A Chicago trucking company has racked up thousands of dollars worth of fees after using the city’s tollways and warns other companies to pay attention.
Benntech trucking company owner Ned Milic says that business is booming – so much so that his company is in the process of moving to a larger facility. As his company grows, so does his toll bill, and Milic says that other trucking companies should be careful so that they don’t end up with thousands of dollars in fees as he has.
Milic says that his trucks unknowingly missed paying dozens of tolls over the span of a few months. During that time, the I-Pass transponder worked for some tolling locations, but missed others, leading to ‘unpaid toll fees.’
“One, two, three, four, five, six, seven, eight, nine tolls got missed that day,” he said of his unpaid toll log, adding that the same truck with the same transponder was able to pay for three tolls on that same day. Milic says that this issue has happened multiple times on two of his trucks so far.
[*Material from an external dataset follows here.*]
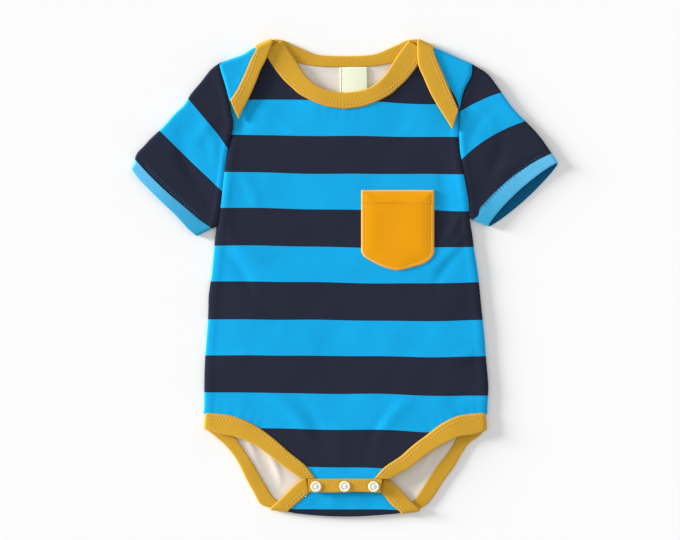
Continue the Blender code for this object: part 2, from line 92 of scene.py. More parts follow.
# The shoulder laps lie unevenly, so each side, 1 for the right, has its own lines
LAP_EDGE = {1: ((77, 187), (82.8, 173.5), (88.3, 160.5), (96, 143)),
            -1: ((79, 187), (84.5, 173.5), (90.8, 160.5), (97.2, 151))}
LAP_FREE = {1: ((62.5, 182), (67.3, 170), (72.5, 158), (79.3, 146), (91.5, 126.8)),
            -1: ((67.3, 186), (71.8, 177.3), (75.4, 168), (79.3, 159), (83.6, 150), (91.5, 135.5))}
LEG_CORNER = (119.4, -114.6)
LEG_FRONT_EDGE = ((116.2, -114.7), (106, -115.5), (93.5, -117.8), (77, -125),
                  (62, -135.5), (47.5, -148), (34, -159), (25.5, -170.6))
LEG_FRONT_FREE = ((116.2, -127.3), (104.5, -131.5), (93, -134), (78.7, -140),
                  (66, -148.6), (54.3, -157.5), (43.5, -165.5), (37, -170.6))
LEG_BACK_EDGE = ((116.2, -114.7), (105, -120.5), (94.5, -133.5), (86.2, -146.5),
                 (77.6, -160), (69.3, -174.5), (60.5, -186.8), (48.4, -196.5))
LEG_BACK_FREE = ((116.2, -127.3), (109, -133.5), (101, -141.5), (91.5, -155),
                 (83, -172.4), (76, -184), (70.3, -189.8), (62, -194.2))
CROTCH_FOLD_Y = -199.4
FLAP_END = (30.7, -182.3)
FLAP_FREE = ((62, -194.2), (55, -188), (46.7, -180.2), (38.5, -173), (31.4, -170.4))
SLEEVE_HEAD = ((106.8, 182.4), (113, 177), (120, 169.6), (132, 156.4), (155, 128))
POCKET_FOOT_RISE = 13   # from the pocket's point to its lower corners
POCKET_ROUNDNESS = 1.6
POCKET_FOOT_CUT = 2.6   # how far the pocket's lower corners are cut up

# Heights of the middle surfaces, as in the frame
SIDE_SEAM_Z = 2.1
FRONT_EDGE_Z = 3.6
CHEST_LOFT = 0.8
CHEST_LOFT_REACH = 40
SHOULDER_DROP = 1
DROP_FROM_Y, DROP_OVER_Y = 90, 50
DROP_FROM_X, DROP_OVER_X = 20, 35
CROTCH_RISE = 2.6
RISE_FROM_Y, RISE_OVER_Y = -120, 48
LAP_Z = 5.35
LAP_BINDING_Z = 6.2
BACK_BINDING_Z = 1.38
FLAP_Z = 3.6
PLACKET_MIDDLE_Z = 7
SLEEVE_TOP_Z = 4.2
ROLL_WIDTH = 2.6
FOLD_INSET = 2.9        # from the shoulder's outline to the middle of the cloth's fold
BINDING_INSET = 3.3     # the same for the rib binding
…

“How can a transponder one minute work and another minute not work? And work on one toll and not work on another toll in a span of a couple hours?” Milic asks.
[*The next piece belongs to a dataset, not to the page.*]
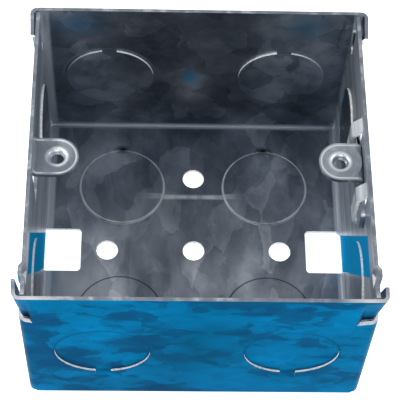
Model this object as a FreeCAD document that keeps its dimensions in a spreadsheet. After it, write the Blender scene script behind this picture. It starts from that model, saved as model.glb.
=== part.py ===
import FreeCAD, Part
import math
import os
import re
import Sketcher

# A pressed and folded sheet-steel back box for one wiring accessory.
# It lies on its back: Z = 0 is the underside of the base, the open mouth is at the top, X runs
# across the two accessory lugs and the origin is the middle of the base.

V = FreeCAD.Vector
doc = FreeCAD.newDocument("flush_back_box")

# Driving dimensions in millimetres
SIZES = {
    # folded shell
    "box_width": 71.8,              # across X, over the two side walls
    "box_length": 72.0,             # along Y, over the two end walls
    "box_depth": 47.0,              # base underside to rim
    "sheet": 0.8,                   # steel thickness
    "bend_inner": 0.6,              # inside radius between base and walls
    "wall_end_gap": 0.5,            # side wall's end to end wall's inner face
    "corner_slit": 0.15,            # sheared slit in the base where two bends meet
    "end_wall_inset": 0.7,          # how far the end wall's bend stops short of the side wall
    # corner tabs, bent round from the end walls on to the side walls
    "corner_inner": 0.8,            # inside radius of the upright corner bend
    "tab_gap": 0.1,                 # side wall to tab where the tab lies tight
    "tab_foot": 1.6,                # base underside to the lower end of the tabs
    "tab_low": 4.5,                 # tab length from the end wall's outer face
    "front_left_tab": 4.6,          # the same at the rim
    "front_right_tab": 3.5,
    "back_left_tab": 7.6,
    "back_right_tab": 7.3,
    "ear_height": 5.0,              # rim to where a tab has its lower length
    "front_left_flare": 0.65,       # how far the rim of a corner springs outwards
    "front_right_flare": 0.95,
    "back_left_flare": 0.55,
    "back_right_flare": 1.0,
    "front_left_tip": 0.45,         # how much further out the free end of the tab stands
    "front_right_tip": 0.05,
    "back_left_tip": -0.4,
    "back_right_tip": -0.4,
    # corner crimps: lanced across the corner, metal above the cut pressed in
    "crimp_below_rim": 9.7,         # rim to the cut at the corner
    "crimp_cut_drop": 1.2,          # how much lower its inner end lies
    "left_crimp_reach": 3.3,        # corner to the inner end of the cut
    "right_crimp_reach": 5.0,
    "crimp_margin": 0.5,            # end of the cut to the crease
    "left_crimp_ramp": 0.9,         # length of the slope from the crease
    "right_crimp_ramp": 1.2,
    "crimp_push": 1.25,
    "crimp_side_push": 0.3,
    "crimp_tab_ramp": 1.0,
    "crimp_corner_inner": 0.45,     # inside radius of the corner where it is pressed in
    "notch_length": 2.9,            # relief in the side wall's end that takes the crimp
    "notch_low": 0.7,               # below the cut
    "notch_high": 7.9,              # above the cut
    # knock-outs, sheared discs left standing a little inwards
    "knockout": 20.2,
    "knockout_push": 0.45,
    "tie_width": 3.4,               # slope over which a disc still hangs on its wall
    "tie_length": 2.3,
    "wall_knockout_inset": 15.8,    # box corner to the disc's centre, along the wall
    "wall_knockout_height": 22.3,
    "base_knockout_inset": 18.7,    # wall's outer face to the disc's centre
    # base holes
    "fixing_hole": 5.1,
    "fixing_to_window": 6.2,        # window's near edge to the hole beside it
    "fixing_to_end": 16.2,          # end wall's outer face to the hole before it
    "window_width": 8.5,
    "window_length": 11.2,
    "window_corner": 0.9,
    "window_clip": 0.9,             # the right-hand window's clipped corner
    # accessory lugs
    "lug_hole_inset": 5.75,         # side wall's outer face to the hole: holes 60.3 apart
    "lug_below_rim": 4.4,
    "lug_width": 9.2,
    "lug_bend_inner": 1.0,
    "thread_core": 2.9,             # M3.5
    "hole_entry": 0.9,              # rolled-in edge of the plunged hole
    "collar": 4.6,
    "collar_depth": 1.1,            # below the lug's underside
    "lug_window_below": 11.4,       # lug face to the lower end of the slot it was cut from
    "lug_window_side": 0.25,
    # adjustable lug and the two straps that hold it
    "slider_sheet": 1.0,
    "slider_play": 0.1,
    "slider_bend_inner": 0.4,
    "slider_offset": -0.4,          # where the lug stands along Y
    "slider_leg": 25.0,             # length of its upright leg along Y
    "slider_leg_low": 8.0,          # lug face to the leg's lower edge
    "slider_leg_high": 1.3,         # lug face to the leg's upper edge
    "slider_leg_corner": 2.0,
    "strap_spacing": 16.2,
    "strap_width": 3.4,
    "strap_slot_side": 0.15,
    "strap_top": 2.9,               # rim to the upper root of a strap
    "strap_ramp": 2.2,
    "strap_height": 12.9,
    # stop dimples pressed out of the side walls behind the front tabs
    "stop_length": 3.4,
    "stop_push": 0.7,
    "stop_height": 4.0,
    "stop_from_tab": 0.4,
}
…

“I spoke with them at the Toll Authority [sic], I never really got a solid answer,” he said.
Eventually, a Tollway representative said that the “missed tolls” aren’t an issue with his trucks’ transponders, but an issue with the speed of his payments – he was not loading his account with money to pay the tolls fast enough. If an account is too low or in the negative when a truck hits the tolling location, the account will rack up some fees. If three or more tolls are missed in a month, the I-Pass users will receive an invoice for these missed toll fees.
Because of this, the Tollway suggests keeping your toll account on auto-replenish – an option that Milic did not necessarily realize was a possibility.
“Never-ending. It’s never-ending,” Milic says of the incident. He says never ignore an I-Pass email warning of a low or negative account balance – a lesson he learned the hard way.